— Written problem —
For the material that follows, return exactly the lines from the one with "Recreate this object" through the one with "on its right.", both ends included.

— Stored rows —
-------
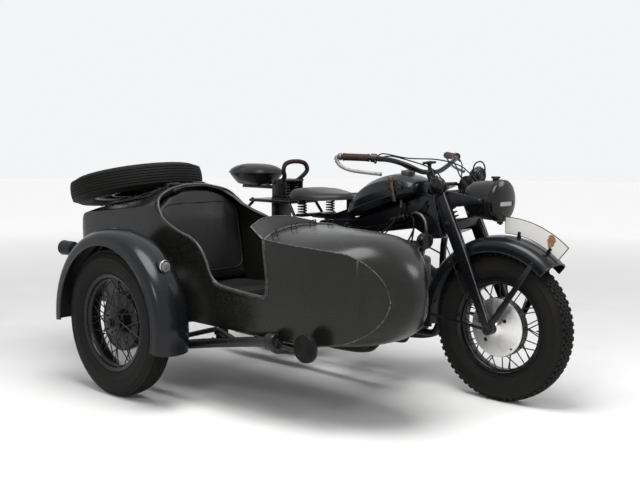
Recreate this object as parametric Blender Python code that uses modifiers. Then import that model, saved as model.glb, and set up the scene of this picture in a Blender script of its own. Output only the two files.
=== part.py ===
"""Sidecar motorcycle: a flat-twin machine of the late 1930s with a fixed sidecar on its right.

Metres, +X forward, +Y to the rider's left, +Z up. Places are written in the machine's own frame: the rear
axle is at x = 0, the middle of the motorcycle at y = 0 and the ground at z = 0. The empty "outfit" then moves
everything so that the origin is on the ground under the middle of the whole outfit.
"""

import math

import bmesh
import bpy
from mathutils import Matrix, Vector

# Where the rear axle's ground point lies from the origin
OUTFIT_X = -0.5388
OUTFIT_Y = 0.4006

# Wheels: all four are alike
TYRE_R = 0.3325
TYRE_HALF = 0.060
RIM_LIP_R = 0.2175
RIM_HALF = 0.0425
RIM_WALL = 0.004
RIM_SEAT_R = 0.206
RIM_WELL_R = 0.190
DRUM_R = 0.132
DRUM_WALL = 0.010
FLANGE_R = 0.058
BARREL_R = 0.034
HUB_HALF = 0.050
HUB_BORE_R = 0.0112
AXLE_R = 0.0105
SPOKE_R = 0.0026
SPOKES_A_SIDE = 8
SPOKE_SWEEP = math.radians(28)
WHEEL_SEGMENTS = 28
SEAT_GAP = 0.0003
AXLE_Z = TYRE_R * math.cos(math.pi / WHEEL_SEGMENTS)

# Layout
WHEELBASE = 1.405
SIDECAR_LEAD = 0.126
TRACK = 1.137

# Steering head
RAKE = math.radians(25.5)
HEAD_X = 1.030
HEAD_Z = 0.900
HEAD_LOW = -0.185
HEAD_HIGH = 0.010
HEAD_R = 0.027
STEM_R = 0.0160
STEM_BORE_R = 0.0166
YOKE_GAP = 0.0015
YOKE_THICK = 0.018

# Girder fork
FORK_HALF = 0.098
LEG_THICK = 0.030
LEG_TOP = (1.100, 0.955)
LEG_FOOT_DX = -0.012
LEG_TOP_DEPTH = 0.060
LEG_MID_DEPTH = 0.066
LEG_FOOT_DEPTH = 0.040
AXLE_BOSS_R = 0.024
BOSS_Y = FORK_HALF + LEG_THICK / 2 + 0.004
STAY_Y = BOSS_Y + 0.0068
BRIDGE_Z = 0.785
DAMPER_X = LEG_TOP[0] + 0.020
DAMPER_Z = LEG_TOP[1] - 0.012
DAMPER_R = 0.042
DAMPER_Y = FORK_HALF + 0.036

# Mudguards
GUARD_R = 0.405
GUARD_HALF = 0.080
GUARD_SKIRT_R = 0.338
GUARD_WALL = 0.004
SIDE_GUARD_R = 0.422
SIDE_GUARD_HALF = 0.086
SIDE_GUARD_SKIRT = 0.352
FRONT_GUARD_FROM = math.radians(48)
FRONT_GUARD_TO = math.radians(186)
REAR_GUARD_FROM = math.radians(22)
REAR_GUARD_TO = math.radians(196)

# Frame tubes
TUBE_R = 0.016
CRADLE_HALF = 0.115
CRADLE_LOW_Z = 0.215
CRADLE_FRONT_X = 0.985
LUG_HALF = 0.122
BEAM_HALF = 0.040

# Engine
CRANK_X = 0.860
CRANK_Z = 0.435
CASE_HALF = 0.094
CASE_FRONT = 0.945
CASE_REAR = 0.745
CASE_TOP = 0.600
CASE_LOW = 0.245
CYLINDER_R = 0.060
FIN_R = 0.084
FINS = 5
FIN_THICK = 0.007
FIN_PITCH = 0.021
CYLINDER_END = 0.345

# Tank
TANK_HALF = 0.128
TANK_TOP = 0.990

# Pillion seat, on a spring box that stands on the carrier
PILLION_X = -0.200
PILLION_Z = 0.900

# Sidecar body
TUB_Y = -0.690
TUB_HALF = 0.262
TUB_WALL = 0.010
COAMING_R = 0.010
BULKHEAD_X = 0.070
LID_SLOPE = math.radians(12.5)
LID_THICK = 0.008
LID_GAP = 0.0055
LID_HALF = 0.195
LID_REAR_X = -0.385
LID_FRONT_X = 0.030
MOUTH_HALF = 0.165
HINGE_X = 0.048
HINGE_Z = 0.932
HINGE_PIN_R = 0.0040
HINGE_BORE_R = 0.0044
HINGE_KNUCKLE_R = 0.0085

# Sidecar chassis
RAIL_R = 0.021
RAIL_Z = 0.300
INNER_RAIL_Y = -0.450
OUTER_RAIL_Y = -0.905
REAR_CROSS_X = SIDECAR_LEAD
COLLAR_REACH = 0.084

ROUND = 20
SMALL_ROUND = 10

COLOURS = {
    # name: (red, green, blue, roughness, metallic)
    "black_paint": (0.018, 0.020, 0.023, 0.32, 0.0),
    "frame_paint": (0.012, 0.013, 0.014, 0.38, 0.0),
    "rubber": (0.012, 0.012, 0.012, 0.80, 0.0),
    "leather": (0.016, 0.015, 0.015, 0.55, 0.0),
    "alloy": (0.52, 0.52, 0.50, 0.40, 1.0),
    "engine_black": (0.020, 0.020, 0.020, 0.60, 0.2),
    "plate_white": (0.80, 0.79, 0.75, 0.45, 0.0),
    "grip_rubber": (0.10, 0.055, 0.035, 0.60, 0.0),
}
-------
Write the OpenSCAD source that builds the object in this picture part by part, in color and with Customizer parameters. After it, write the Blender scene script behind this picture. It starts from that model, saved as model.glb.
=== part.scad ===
-------
— The answer —
Recreate this object as parametric Blender Python code that uses modifiers. Then import that model, saved as model.glb, and set up the scene of this picture in a Blender script of its own. Output only the two files.
=== part.py ===
"""Sidecar motorcycle: a flat-twin machine of the late 1930s with a fixed sidecar on its right.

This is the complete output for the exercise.